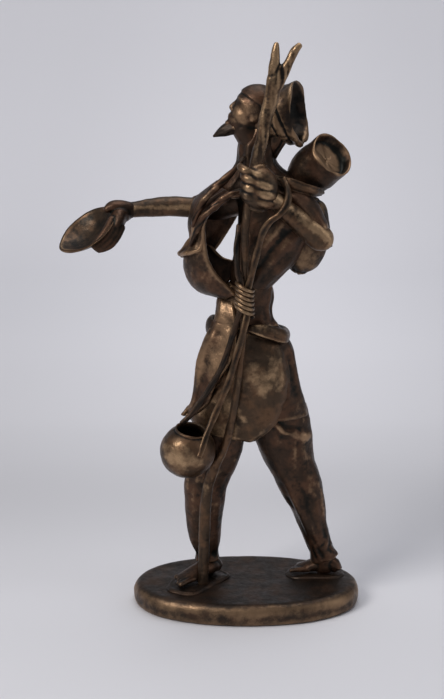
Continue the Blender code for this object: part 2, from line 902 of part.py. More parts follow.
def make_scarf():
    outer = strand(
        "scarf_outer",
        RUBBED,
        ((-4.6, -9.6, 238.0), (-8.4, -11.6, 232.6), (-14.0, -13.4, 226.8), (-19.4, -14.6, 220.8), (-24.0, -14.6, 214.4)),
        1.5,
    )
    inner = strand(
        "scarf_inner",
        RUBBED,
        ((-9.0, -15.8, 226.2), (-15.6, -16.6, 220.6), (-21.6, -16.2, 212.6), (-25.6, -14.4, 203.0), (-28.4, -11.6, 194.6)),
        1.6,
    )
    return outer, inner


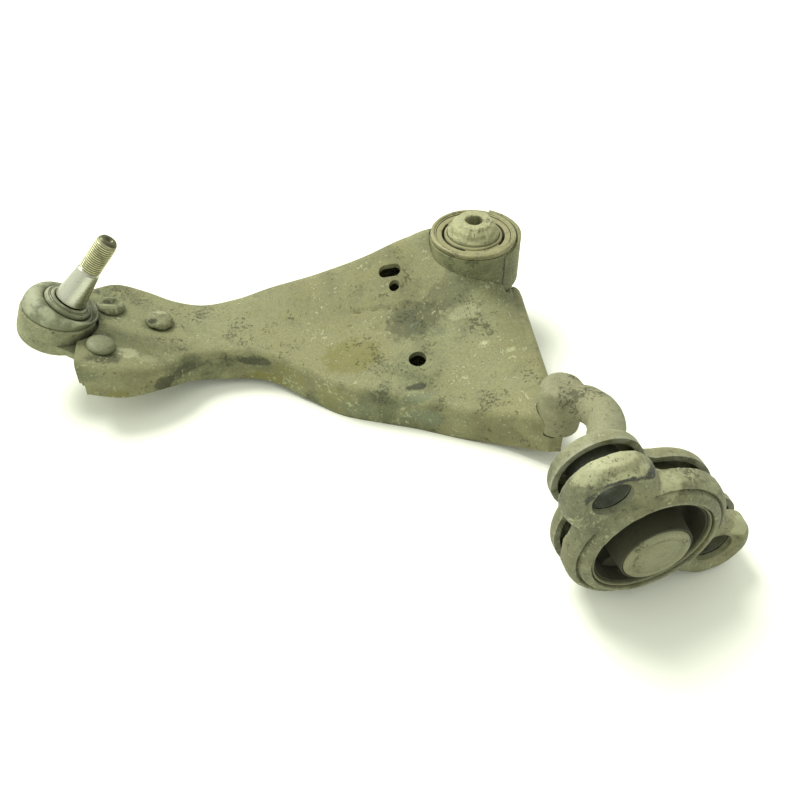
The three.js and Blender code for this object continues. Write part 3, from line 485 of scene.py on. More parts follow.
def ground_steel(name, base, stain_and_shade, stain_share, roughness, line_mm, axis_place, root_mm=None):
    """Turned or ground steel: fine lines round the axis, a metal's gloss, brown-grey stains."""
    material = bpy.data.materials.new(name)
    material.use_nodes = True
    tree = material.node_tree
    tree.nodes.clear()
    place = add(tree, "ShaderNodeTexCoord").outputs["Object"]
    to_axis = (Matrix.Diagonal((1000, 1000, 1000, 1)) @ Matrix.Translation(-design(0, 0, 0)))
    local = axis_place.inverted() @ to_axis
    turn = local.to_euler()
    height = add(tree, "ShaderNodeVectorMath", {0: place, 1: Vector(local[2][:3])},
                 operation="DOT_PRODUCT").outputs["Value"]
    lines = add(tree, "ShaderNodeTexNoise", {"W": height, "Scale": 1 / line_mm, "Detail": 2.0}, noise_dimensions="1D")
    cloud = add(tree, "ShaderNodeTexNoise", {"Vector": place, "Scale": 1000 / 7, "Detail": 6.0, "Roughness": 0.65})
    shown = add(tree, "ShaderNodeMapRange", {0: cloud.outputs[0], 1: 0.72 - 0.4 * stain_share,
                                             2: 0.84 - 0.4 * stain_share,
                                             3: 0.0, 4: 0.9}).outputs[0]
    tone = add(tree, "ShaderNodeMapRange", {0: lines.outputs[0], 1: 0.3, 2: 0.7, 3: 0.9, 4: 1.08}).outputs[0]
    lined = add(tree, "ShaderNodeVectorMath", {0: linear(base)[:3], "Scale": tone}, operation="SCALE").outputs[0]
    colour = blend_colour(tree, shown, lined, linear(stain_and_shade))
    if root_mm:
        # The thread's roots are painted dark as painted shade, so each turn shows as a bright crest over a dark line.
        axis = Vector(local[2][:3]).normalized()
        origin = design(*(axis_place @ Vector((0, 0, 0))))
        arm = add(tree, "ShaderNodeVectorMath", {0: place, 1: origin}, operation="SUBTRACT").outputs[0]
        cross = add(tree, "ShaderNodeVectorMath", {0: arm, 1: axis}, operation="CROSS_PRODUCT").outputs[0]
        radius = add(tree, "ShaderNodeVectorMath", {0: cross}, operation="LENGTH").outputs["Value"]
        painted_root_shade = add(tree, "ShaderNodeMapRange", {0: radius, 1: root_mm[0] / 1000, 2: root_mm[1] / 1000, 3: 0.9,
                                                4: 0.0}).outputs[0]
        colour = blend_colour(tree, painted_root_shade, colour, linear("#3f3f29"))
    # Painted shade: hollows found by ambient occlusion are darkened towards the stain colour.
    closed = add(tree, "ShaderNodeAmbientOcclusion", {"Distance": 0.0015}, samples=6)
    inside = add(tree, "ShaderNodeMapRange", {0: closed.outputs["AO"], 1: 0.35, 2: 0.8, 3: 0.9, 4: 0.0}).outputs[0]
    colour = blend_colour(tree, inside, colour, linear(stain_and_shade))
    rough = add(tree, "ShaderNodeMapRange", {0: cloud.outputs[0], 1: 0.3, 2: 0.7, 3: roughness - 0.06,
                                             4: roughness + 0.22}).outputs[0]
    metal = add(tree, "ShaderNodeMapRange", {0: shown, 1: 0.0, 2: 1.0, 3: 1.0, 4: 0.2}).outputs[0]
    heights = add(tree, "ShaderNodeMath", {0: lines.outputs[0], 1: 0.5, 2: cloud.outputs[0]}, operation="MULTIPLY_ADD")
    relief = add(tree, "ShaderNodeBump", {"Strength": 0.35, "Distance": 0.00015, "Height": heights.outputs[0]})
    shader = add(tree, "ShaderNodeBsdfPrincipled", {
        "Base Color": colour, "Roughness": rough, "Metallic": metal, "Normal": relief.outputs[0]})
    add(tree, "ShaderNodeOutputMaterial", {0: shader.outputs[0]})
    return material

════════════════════

Problem requirements
Take the entries above and copy them out exactly.

Response to this task
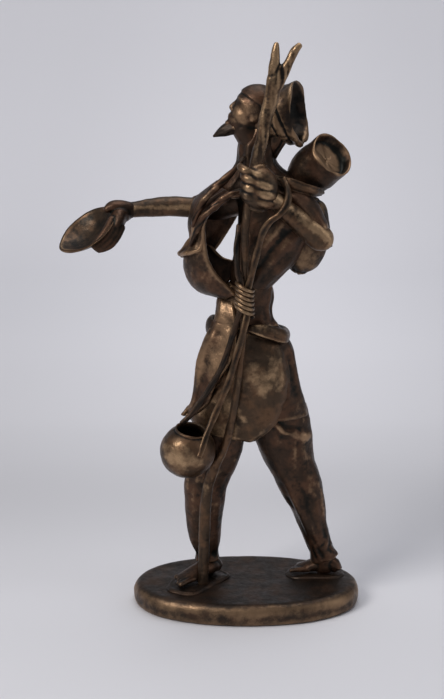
Continue the Blender code for this object: part 2, from line 902 of part.py. More parts follow.
def make_scarf():
    outer = strand(
        "scarf_outer",
        RUBBED,
        ((-4.6, -9.6, 238.0), (-8.4, -11.6, 232.6), (-14.0, -13.4, 226.8), (-19.4, -14.6, 220.8), (-24.0, -14.6, 214.4)),
        1.5,
    )
    inner = strand(
        "scarf_inner",
        RUBBED,
        ((-9.0, -15.8, 226.2), (-15.6, -16.6, 220.6), (-21.6, -16.2, 212.6), (-25.6, -14.4, 203.0), (-28.4, -11.6, 194.6)),
        1.6,
    )
    return outer, inner


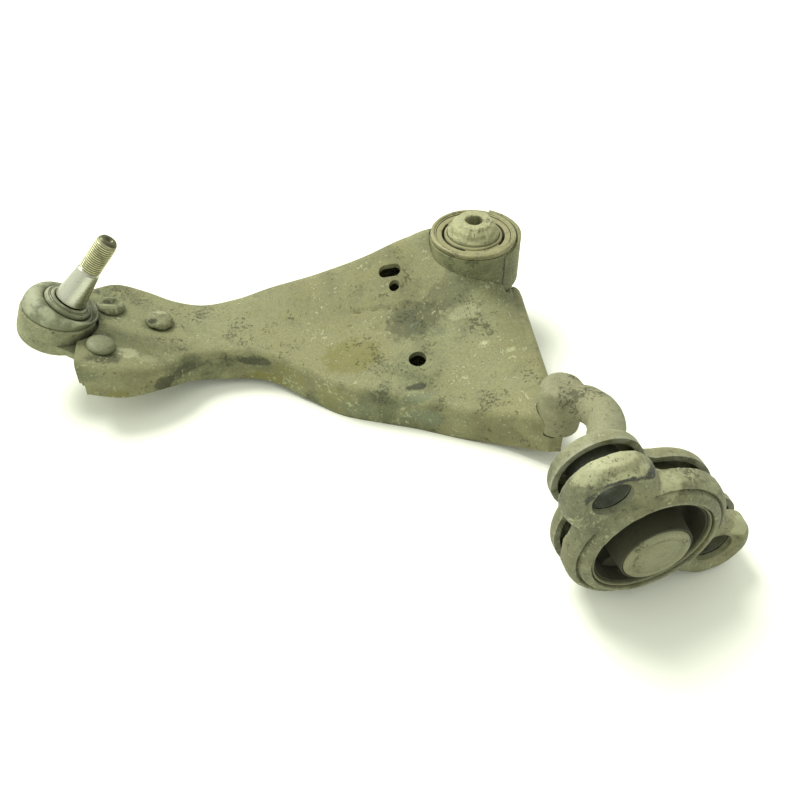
The three.js and Blender code for this object continues. Write part 3, from line 485 of scene.py on. More parts follow.
def ground_steel(name, base, stain_and_shade, stain_share, roughness, line_mm, axis_place, root_mm=None):
    """Turned or ground steel: fine lines round the axis, a metal's gloss, brown-grey stains."""
    material = bpy.data.materials.new(name)
    material.use_nodes = True
    tree = material.node_tree
    tree.nodes.clear()
    place = add(tree, "ShaderNodeTexCoord").outputs["Object"]
    to_axis = (Matrix.Diagonal((1000, 1000, 1000, 1)) @ Matrix.Translation(-design(0, 0, 0)))
    local = axis_place.inverted() @ to_axis
    turn = local.to_euler()
    height = add(tree, "ShaderNodeVectorMath", {0: place, 1: Vector(local[2][:3])},
                 operation="DOT_PRODUCT").outputs["Value"]
    lines = add(tree, "ShaderNodeTexNoise", {"W": height, "Scale": 1 / line_mm, "Detail": 2.0}, noise_dimensions="1D")
    cloud = add(tree, "ShaderNodeTexNoise", {"Vector": place, "Scale": 1000 / 7, "Detail": 6.0, "Roughness": 0.65})
    shown = add(tree, "ShaderNodeMapRange", {0: cloud.outputs[0], 1: 0.72 - 0.4 * stain_share,
                                             2: 0.84 - 0.4 * stain_share,
                                             3: 0.0, 4: 0.9}).outputs[0]
    tone = add(tree, "ShaderNodeMapRange", {0: lines.outputs[0], 1: 0.3, 2: 0.7, 3: 0.9, 4: 1.08}).outputs[0]
    lined = add(tree, "ShaderNodeVectorMath", {0: linear(base)[:3], "Scale": tone}, operation="SCALE").outputs[0]
    colour = blend_colour(tree, shown, lined, linear(stain_and_shade))
    if root_mm:
        # The thread's roots are painted dark as painted shade, so each turn shows as a bright crest over a dark line.
        axis = Vector(local[2][:3]).normalized()
        origin = design(*(axis_place @ Vector((0, 0, 0))))
        arm = add(tree, "ShaderNodeVectorMath", {0: place, 1: origin}, operation="SUBTRACT").outputs[0]
        cross = add(tree, "ShaderNodeVectorMath", {0: arm, 1: axis}, operation="CROSS_PRODUCT").outputs[0]
        radius = add(tree, "ShaderNodeVectorMath", {0: cross}, operation="LENGTH").outputs["Value"]
        painted_root_shade = add(tree, "ShaderNodeMapRange", {0: radius, 1: root_mm[0] / 1000, 2: root_mm[1] / 1000, 3: 0.9,
                                                4: 0.0}).outputs[0]
        colour = blend_colour(tree, painted_root_shade, colour, linear("#3f3f29"))
    # Painted shade: hollows found by ambient occlusion are darkened towards the stain colour.
    closed = add(tree, "ShaderNodeAmbientOcclusion", {"Distance": 0.0015}, samples=6)
    inside = add(tree, "ShaderNodeMapRange", {0: closed.outputs["AO"], 1: 0.35, 2: 0.8, 3: 0.9, 4: 0.0}).outputs[0]
    colour = blend_colour(tree, inside, colour, linear(stain_and_shade))
    rough = add(tree, "ShaderNodeMapRange", {0: cloud.outputs[0], 1: 0.3, 2: 0.7, 3: roughness - 0.06,
                                             4: roughness + 0.22}).outputs[0]
    metal = add(tree, "ShaderNodeMapRange", {0: shown, 1: 0.0, 2: 1.0, 3: 1.0, 4: 0.2}).outputs[0]
    heights = add(tree, "ShaderNodeMath", {0: lines.outputs[0], 1: 0.5, 2: cloud.outputs[0]}, operation="MULTIPLY_ADD")
    relief = add(tree, "ShaderNodeBump", {"Strength": 0.35, "Distance": 0.00015, "Height": heights.outputs[0]})
    shader = add(tree, "ShaderNodeBsdfPrincipled", {
        "Base Color": colour, "Roughness": rough, "Metallic": metal, "Normal": relief.outputs[0]})
    add(tree, "ShaderNodeOutputMaterial", {0: shader.outputs[0]})
    return material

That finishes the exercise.